Happy ending for seven children, but thousands still missing


By Catherine Elsworth in Los Angeles
September 8, 2005

Hurricane rescuers found seven children wandering together at an evacuation point in central New Orleans.

The oldest, a six-year-old boy, appeared to be their leader. He carried a five-month-old in his arms, followed by five infants. All were holding hands.

The children's desperate parents had handed them up to a rescue helicopter after four days spent trapped in their flooded home without food or light and no milk for the baby.

The crew who took the terrified children at the weekend promised to be back to collect the parents in 25 minutes. They did not return.

Thousands of children have been reported missing by displaced parents. Snapshots of their smiling faces are posted on websites with urgent appeals for information, with pictures of rescued children who have no idea where their parents are.

Three of the group of seven were about two years old, one wore only a nappy. A three-year-old girl led her 14-month-old brother by the hand.

At the Baton Rouge shelter where the children were taken, relief workers distracted the children with toys and began to coax information from them.

Pat Coveney, a Houston ambulance driver who drove the children out of New Orleans, described taking them out alone as "the hardest thing I've ever done in my life", knowing that their parents are either dead or that they had been abandoned.

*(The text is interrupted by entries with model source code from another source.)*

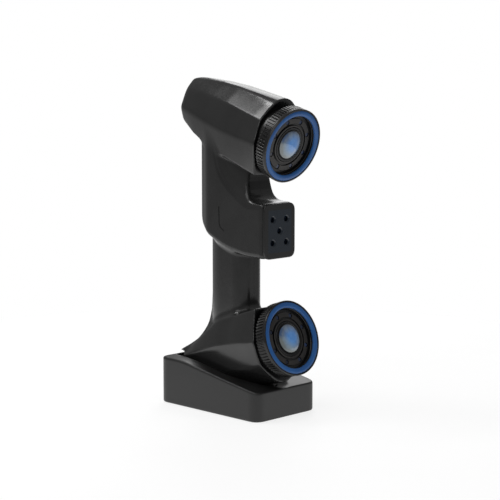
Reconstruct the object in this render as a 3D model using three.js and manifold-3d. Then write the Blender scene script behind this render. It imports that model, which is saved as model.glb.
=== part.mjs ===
// A handheld laser scanner with two camera heads, standing in a wedge-shaped cradle.
// Millimetres. +Z is up, the lenses look towards -Y, and the object is symmetric about X = 0.
// The origin is on the floor, under the middle of the object's box.

import * as THREE from "three";
import { mergeVertices } from "three/addons/utils/BufferGeometryUtils.js";
import Module from "manifold-3d";

// ---------------------------------------------------------------- driving dimensions

const WALL = 2.6; // moulded walls of the scanner's housing
const GAP = 0.3; // between pieces that touch
const SEAM = 0.15; // each housing half stops this far from X = 0

// The two heads are mirror images. Their lens axes converge in front of the scanner.
const HEAD_TILT = THREE.MathUtils.degToRad(17.2);
const BASELINE = 183.2; // from one ring's front centre to the other's
const MIRROR_Z = 170.1; // height of the plane that the heads mirror in
const FACE_Y = -66.7; // ring front centres

// A head's own frame: s runs back along the lens axis from the ring's front, and w is across
// it, away from the other head. Each station gives s, then half of the head's outline there:
// the corner points [x, w] from the outer side, round the widest point, to the inner side.
// The lower head's inner side falls away sooner, so its last corner has a height of its own.
const HEAD_FRONT = 17.3;
const HEAD_BROW = 0.31; // the outer half of the rim stands upright, so it leans in this frame
const HEAD_TAIL = 0.31; // and so does the whole rear end
const HEAD_ROUND = 3; // set-back at each corner
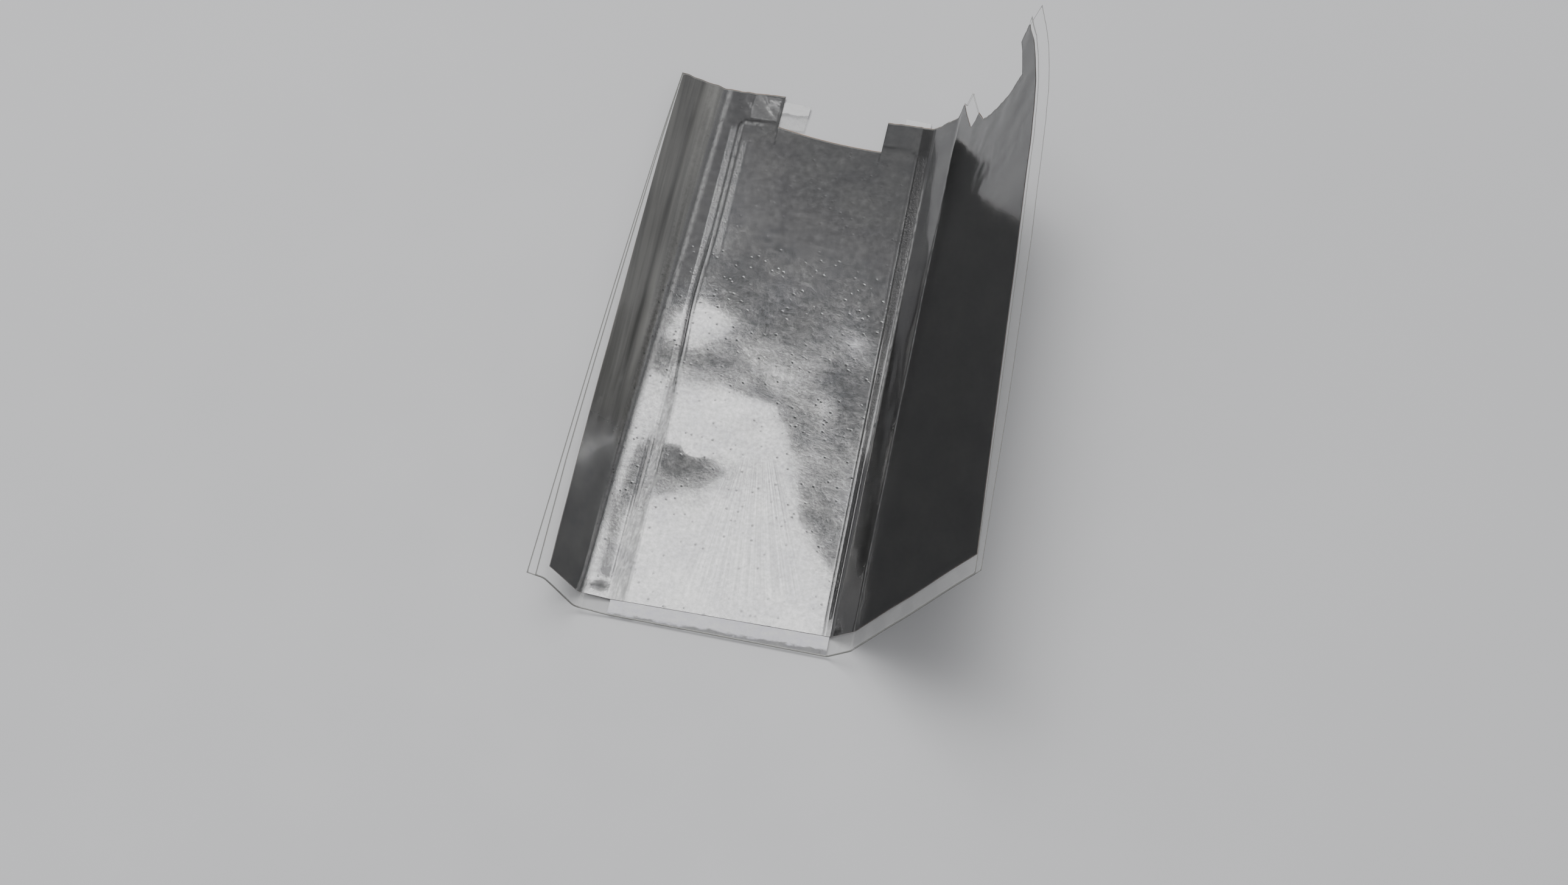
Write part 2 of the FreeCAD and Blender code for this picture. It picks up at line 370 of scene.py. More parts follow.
# the right wing: its width at places along, and the width with its widest film
WING_ALONG = [-3, 0, 20, 45, 65, 70, 75, 80, 85, 88.3, 93]
WING_EDGE = [31.6, 31.6, 31.1, 30.7, 30.2, 29.85, 29.1, 27.7, 25.9, 24.1, 22.0]
FILM_EDGE = [33.1, 33.2, 34.2, 34.6, 34.3, 33.95, 33.0, 31.65, 29.65, 28.1, 25.9]
# its torn rear edge: shares of its width, and where the sheet and the clear film end there
TEAR_SHARE = [-0.1, -0.01, 0.045, 0.225, 0.27, 0.325, 0.39, 0.48, 0.58, 0.72, 0.855, 0.872, 0.93, 1]
TEAR_END = [88.2, 88.3, 90.3, 82.2, 82.3, 83.4, 80.7, 79.7, 79.3, 79.1, 80.2, 87.8, 88.7, 89.5]
FILM_SPIKE_SHARE = [0.0, 0.05, 0.10, 0.185, 0.32]
FILM_SPIKE_END = [88.0, 90.3, 89.0, 90.1, 83.4]
WING_REAR_WIDTH = 27.0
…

Medical examinations showed the children were well cared for and healthy. After eating at the rescue headquarters, they fell asleep as staff tried to fathom how they came to be alone.

The six-year-old told paramedics that his name was Deamonte Love. He described his parents and gave them the name of his school and telephone number. His five-month-old brother's name was Darynael, he said, and two of the other children were his cousins - Tyreek and Zoria Love. The other three lived in the same building as him.

That evening a report was received that a woman in a shelter south-west of New Orleans was looking for seven children. But it turned out to be a different group, alarming rescue workers who began to realise how widespread the problem could be.

Six days after the hurricane, Deamonte's mother was found in a shelter in San Antonio, Texas, with the four mothers of the other five children, and on Sunday the children were flown to Texas for an emotional reunion.

Reports from parents of missing children are flooding in, said Mike Kenner, at the Department of Social Services shelter.

In one case, a woman handed her baby up on to a bus only to turn back for her suitcase and find the bus already gone.